Buying decisions in B2B, but especially within enterprises are complicated and often intransparent for providers. So individual research and adapted communication will potentially increase your conversion rate. If you are interested in some thoughts on buyer and user archetypes and how to document the interdependencies between them:
Operationally critical systems in B2B areas typically have margins that allow relatively high costs per customer.
A Product Led Sales approach will mean that unsuitable leads need to be rejected less frequently at the Product Qualification stage.
What Product Led Sales does in the end
Product Led sales simply means that the product is put in the center of thoughts together with the leads you are working on. You have to find the overlap between customer needs and the product's value proposition. The target is to automate as many aspects of the sales process within the product with the mentioned product led approach and add classical sales where needed.
Despite the naming Product Led Sales is well-combined with Product Centricity or it is the logic answer to a Product Led approach in the B2B area. So what does Product Led Sales add or change compared to a more conservative sales approach?
You listen to the customer and then you offer your solution
It is about finding out if there is a fit. I find this very similar to recruiting the right people for your team. The idea is neither to sell at all cost nor to place your product and wait for a response!Product Led Sales is much more aiming for values for the own company that are not revenue-based. Although revenue of course is still the purpose of selling a product, you should also aim for learnings and for chance to learn.
Sales does not simply throw customer requirements at the Product Management team, but actively work on growing the product strategically.
Data on B2B Product Led Sales
Pocus did a survey on the actual state of Product Led Companies in B2B and the data truly supports the idea of a strategic approach to Product Led Sales!

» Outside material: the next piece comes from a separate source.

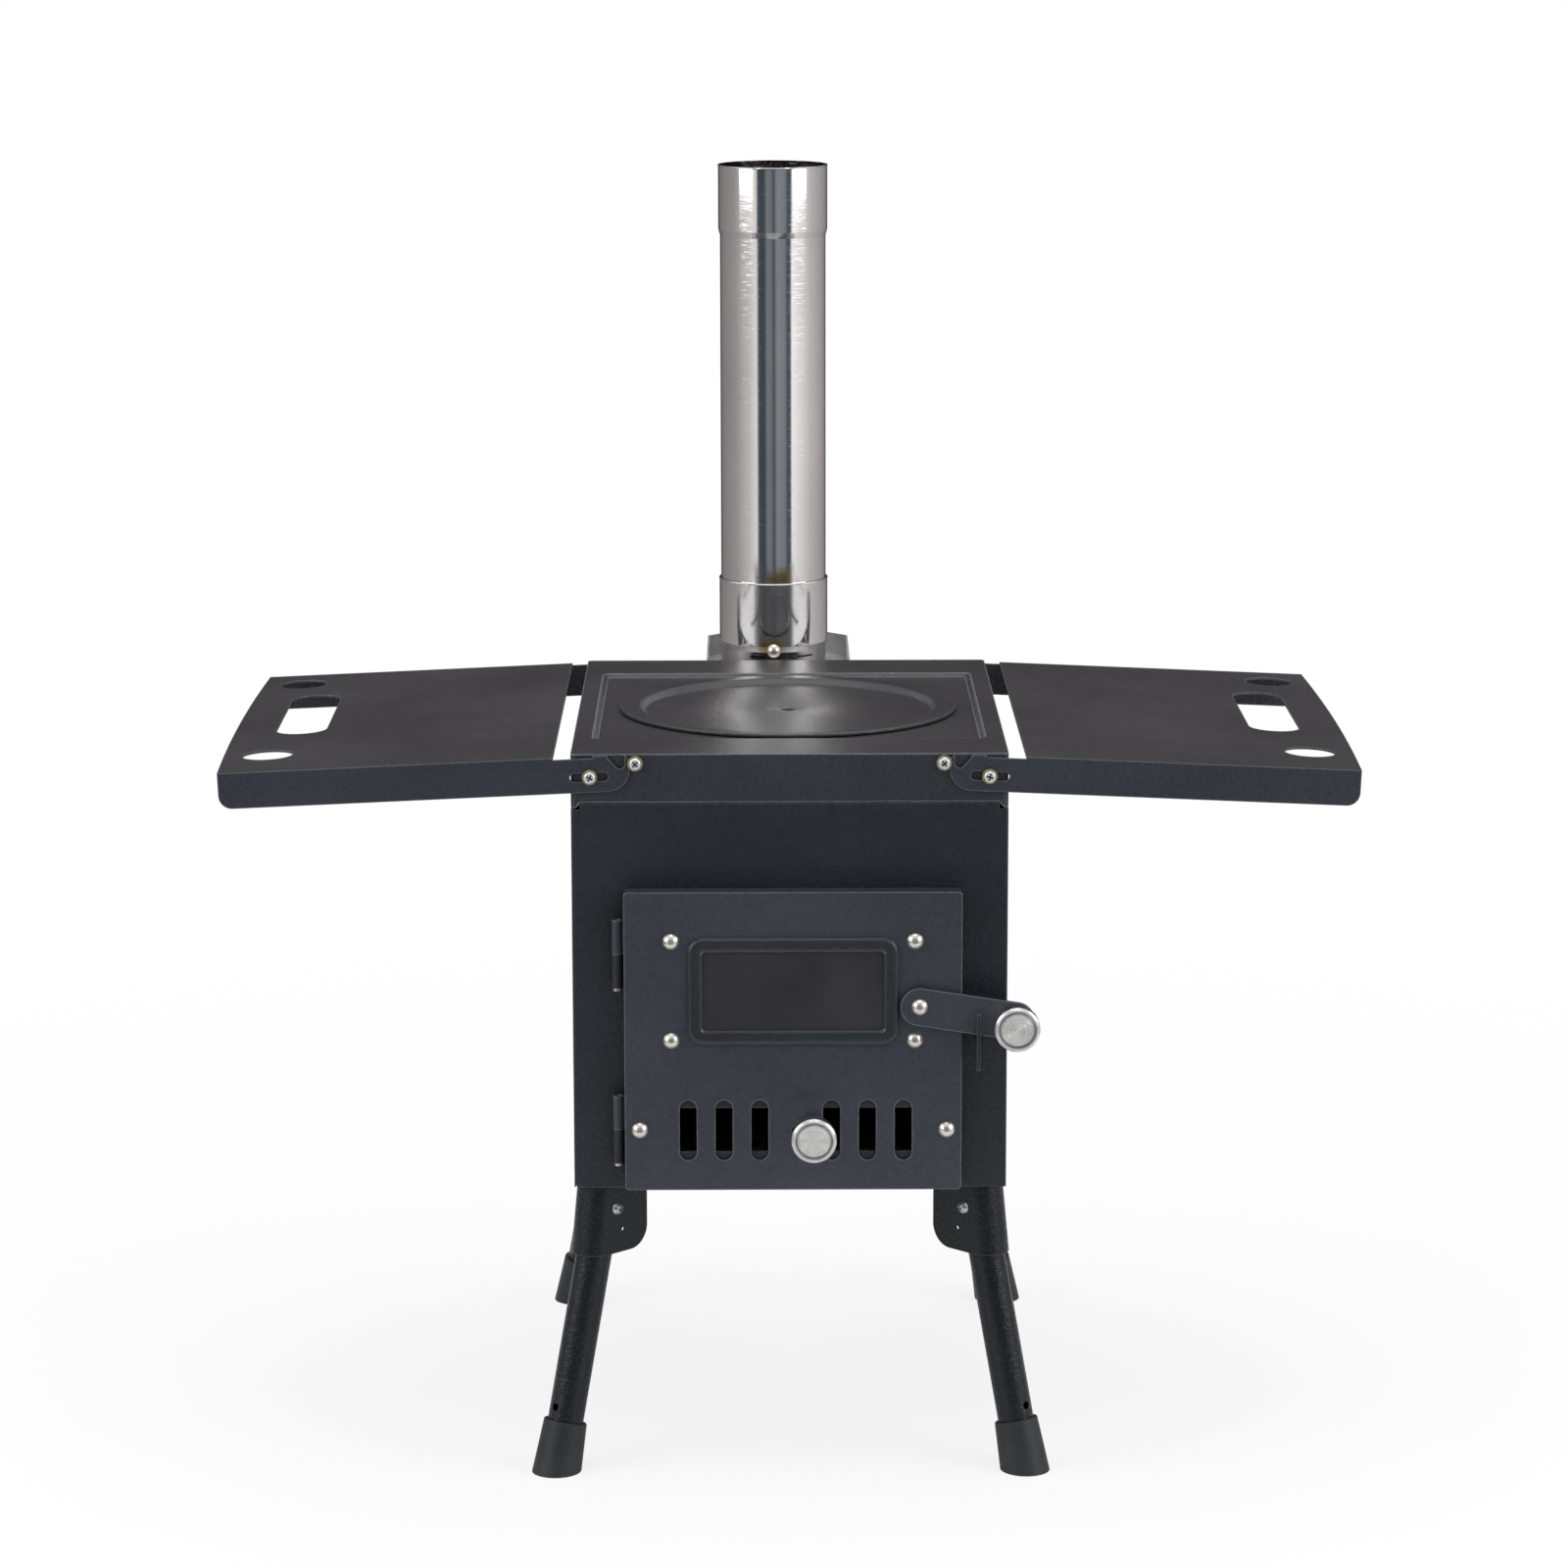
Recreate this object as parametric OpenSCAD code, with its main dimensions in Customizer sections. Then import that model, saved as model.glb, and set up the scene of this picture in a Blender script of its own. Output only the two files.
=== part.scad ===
// Tent wood stove: folded sheet firebox on four folding legs, with a glazed fire door, a round
// cooking lid, two folding side shelves and a plug-in chimney pipe.
// X is to the right, Y runs from the door to the flue, Z is up, and the floor is at zero.

/* [Firebox] */
// Width of the firebox
body_w = 228; // [200:1:280]
// Depth of the firebox, door side to flue side
body_d = 290; // [250:1:340]
// Height of the firebox, underside to cooking surface
body_h = 233; // [215:1:280]
// Thickness of the folded steel sheet
sheet = 1.2; // [0.8:0.1:2]
// Height of the skirt of the top cover
skirt_h = 25.5; // [20:0.5:35]

/* [Cooking top] */
// Diameter of the round lid over its flange
lid_d = 184; // [150:1:196]
// Depth of the recessed panel and of the dish in the lid
press_depth = 2; // [1:0.25:4]
// Margin of the recessed panel at the sides
panel_side_margin = 10; // [8:1:16]
// Room in the recessed panel in front of the lid and behind it
panel_room = 9; // [6:1:20]

/* [Door] */
// Width of the door
door_w = 176.5; // [160:0.5:190]
// Height of the door
door_h = 160; // [150:1:175]
// Depth of the door pan
door_depth = 11; // [10:0.5:16]
// Width of the window opening
window_w = 96.7; // [70:0.1:110]
// Height of the window opening
window_h = 43.8; // [30:0.1:60]
// Number of air slots on each side of the knob
slots_a_side = 3; // [1:1:3]
// Spacing of the air slots
slot_pitch = 18.8; // [14:0.1:20]
// Width of an air slot
slot_w = 9; // [6:0.1:10]
// Height of an air slot
slot_h = 32.6; // [20:0.1:36]
// Diameter of the turned knobs
knob_d = 23.5; // [18:0.5:28]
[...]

97% of companies have sales or plans to add sales on top of Product Led Growth
46% of companies leverage sales to nurture/convert PQLs
and so on
This means that the need for sales in product centric B2B companies is being recognized!
Product Oriented
A term that is not common. This is something added by myself as the author. I like to call the companies trying to make use of Product Management capabilities for their classic organization, "Product Oriented". Although this is often the bright idea of a positive development for organizational approaches that are often not sustainable in the future, these half-baked implementations are usually doomed to failure. Orienting towards a product centric approach is not done by implementing Product Management as a simple discipline.

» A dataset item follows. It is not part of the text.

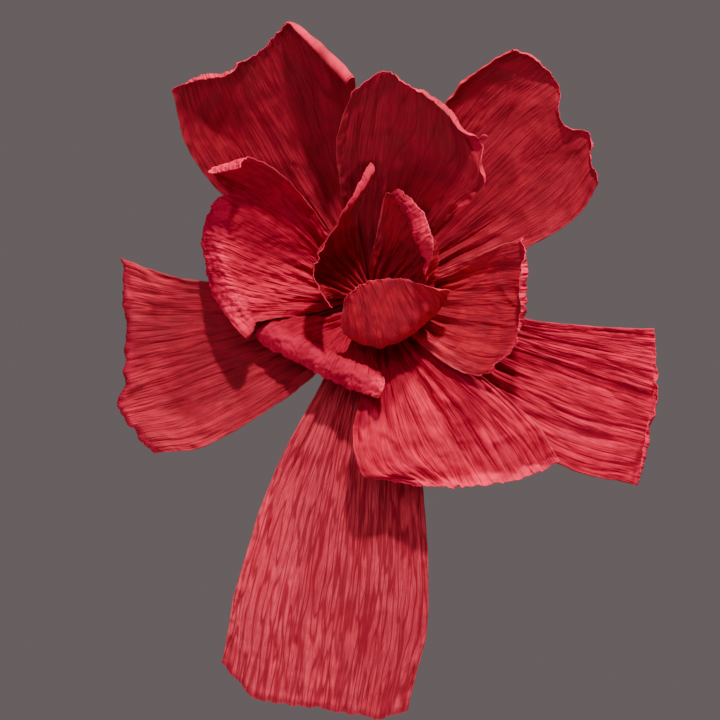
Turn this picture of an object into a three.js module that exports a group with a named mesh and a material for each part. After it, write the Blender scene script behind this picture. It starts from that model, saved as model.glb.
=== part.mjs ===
// Giant paper flower for a wall: a card disc carries five long outer petals and
// five cupped middle petals; a small card disc over their gathered ends carries
// the three petals of the bud. Millimetres. The back of the big disc lies on
// the plane Y = 0, the flower faces -Y and +Z is up.
import * as THREE from 'three';
import { mergeVertices } from 'three/addons/utils/BufferGeometryUtils.js';

const sheetThickness = 0.8;
const columns = 12;
const rows = 9;
const edgeStrip = 2;

// Card discs: radius, back face and front face measured forward from the wall.
const backingDisc = { radius: 58, back: 0, front: 3, sides: 64 };
const budDisc = { radius: 16, back: 13.6, front: 15, sides: 40 };

// Gathered ends of the petals: distance from the flower's axis, half the
// gathered width, and height above the wall. Each end is folded in pleats, which
// open out over the run given as a share of the petal's length.
const outerEnd = { along: 20, half: 11, forward: 5.1 };
const middleEnd = { along: 15, half: 8, forward: 9.2 };
const budEnd = { along: 9, half: 7.5, forward: 17 };
const pleat = { depth: 1.4, folds: 6, run: 0.3 };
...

However, this approach can work for companies that do not actually offer any products in the true sense of the word: Service companies. Taking responsibility for an actively managed service portfolio and thus making it more scalable works particularly well with product-oriented methods and approaches, if implemented knowing that this is in no means product centric or product led.

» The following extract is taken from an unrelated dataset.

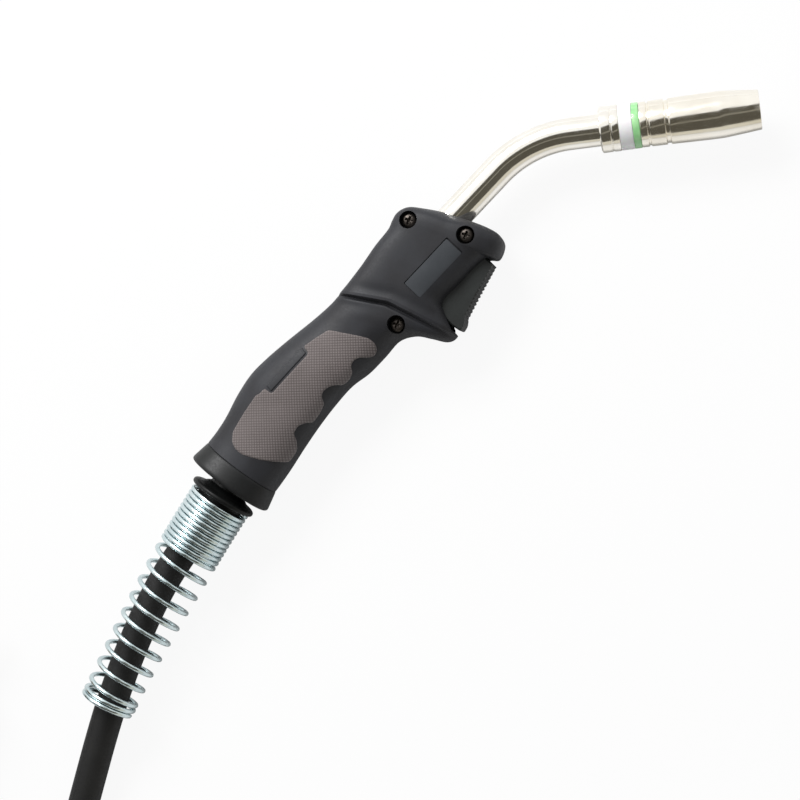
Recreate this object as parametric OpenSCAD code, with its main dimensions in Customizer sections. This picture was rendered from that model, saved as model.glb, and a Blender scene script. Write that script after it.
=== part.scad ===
// MIG welding torch lying on its left side on a bench.
// +X runs along the neck axis where it leaves the handle, +Y from the trigger to the spine, +Z up.
// The origin is under the middle of the torch, without its lead, on the bench.
// Most modules draw in the torch's own frame: x and y from the point where the neck leaves the
// handle, and z from the handle's parting plane. in_frame() moves them to the part's frame.

/* [Neck] */
// Outside diameter of the swan neck tube
neck_od = 16; // [15:0.5:17]
// Wall of the swan neck tube
neck_wall = 1.2; // [1:0.1:1.6]
// Radius of the swan neck's bend
bend_radius = 60; // [50:1:70]
// Angle of the swan neck's bend
bend_angle = 40; // [35:1:45]
// Distance from the handle's front to where the neck's two straight axes cross
bend_cross = 51; // [46:1:56]
// Straight length of the neck between its bend and the front collar
neck_front = 14.7; // [12:0.1:20]
// Length of the neck tube inside the handle
neck_seat = 26; // [20:1:28]
// Outside diameter of the inner conductor tube
conductor_od = 10; // [9:0.5:11]
// Bore of the inner conductor tube
conductor_bore = 5; // [4.6:0.1:6]
// Outside diameter of the wire liner
liner_od = 4.4; // [4:0.1:4.5]
// Bore of the wire liner
liner_bore = 2; // [1.5:0.1:2.5]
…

Product orientation in services is like solving a puzzle with a new set of rules - challenging but potentially transformative.
Product orientation lets out many approaches that make product centricity successful, like the flywheel approach and the understanding of the product as the central element of Business Development.
Product Operating (Model)
This is more about how an organization is structured and operates to support product development. It involves processes, governance, roles, and responsibilities focused on delivering product value. It's an organizational blueprint that defines how teams collaborate, how decisions are made, and how work flows in the pursuit of developing and managing products, especially in large enterprises.. Still it puts the product at the center of nearly everything and using partially the same methods.
The Product Operating Model is the architecture of success, ensuring every cog in the organizational machine works towards product excellence.
There is a narrow path between a beneficial formalization of basic methodology to keep different businesses within the enterprise compatible and an over-management, that’ll kill your agility and motivation. In the world of enterprises you still need to develop people and teams in a holacratic manner. There is no short cut through a doctrine by the upper management, if you want to stay competitive in the long run.
Product Anti-Pattern
Sales Led
A sales-led company is a business where strategic decisions and organizational culture are predominantly influenced by the sales department. This focus means that the company prioritizes sales growth and revenue generation as its primary objectives. In such organizations, development, marketing strategies, and customer relations are often oriented around maximizing sales opportunities and meeting sales targets. The sales team typically plays a key role in shaping the direction of the company, influencing both short-term tactics and long-term planning. This approach is totally fine and in no means something bad. But to grow exponentially and scale specific target topics you have to at least combine it with one of the other organizational forms.
Sales-led strategies are powerful, but in the pursuit of scaling new heights, they may need to harmonize with other organizational designs.
Service Oriented
Complete service orientation is often implemented in IT departments or for IT system vendors, yet more and more of these companies understand that at least having a strategic, common and defined understanding of the service (a product in my opinion) is very helpful.
Technology Driven
Especially as a startup or kind of a basic technology provider it might make sense to fully focus on the technology that is developed and not on the utilization for the purpose of creating revenue. Still I think there is always a customer and many of the disciplines of product centric companies can be useful.
Vision and Mission
Sometimes people come up with the category of vision or mission driven companies. I think that this in no means collides with the approaches mentioned before. The level of vision and mission orientation just differs between products, industries and businesses and can be accomplished with different product and non-product approaches.
Harmony in Diversity - A Conclusion
In conclusion, each organizational design approach offers unique benefits and challenges. The key is to understand your business's specific needs and goals, and to choose an approach that aligns with them. Whether it's letting your product lead the way, centering your strategy around it, orienting your services in a product-like manner, structuring your organization to support product development, or driving your business through sales, each approach offers a path to success. However, the most effective strategies often involve a harmonious blend of these models, tailored to the unique rhythm of your business. Remember, in the symphony of organizational design, it's the harmony between different notes that creates the most compelling melodies.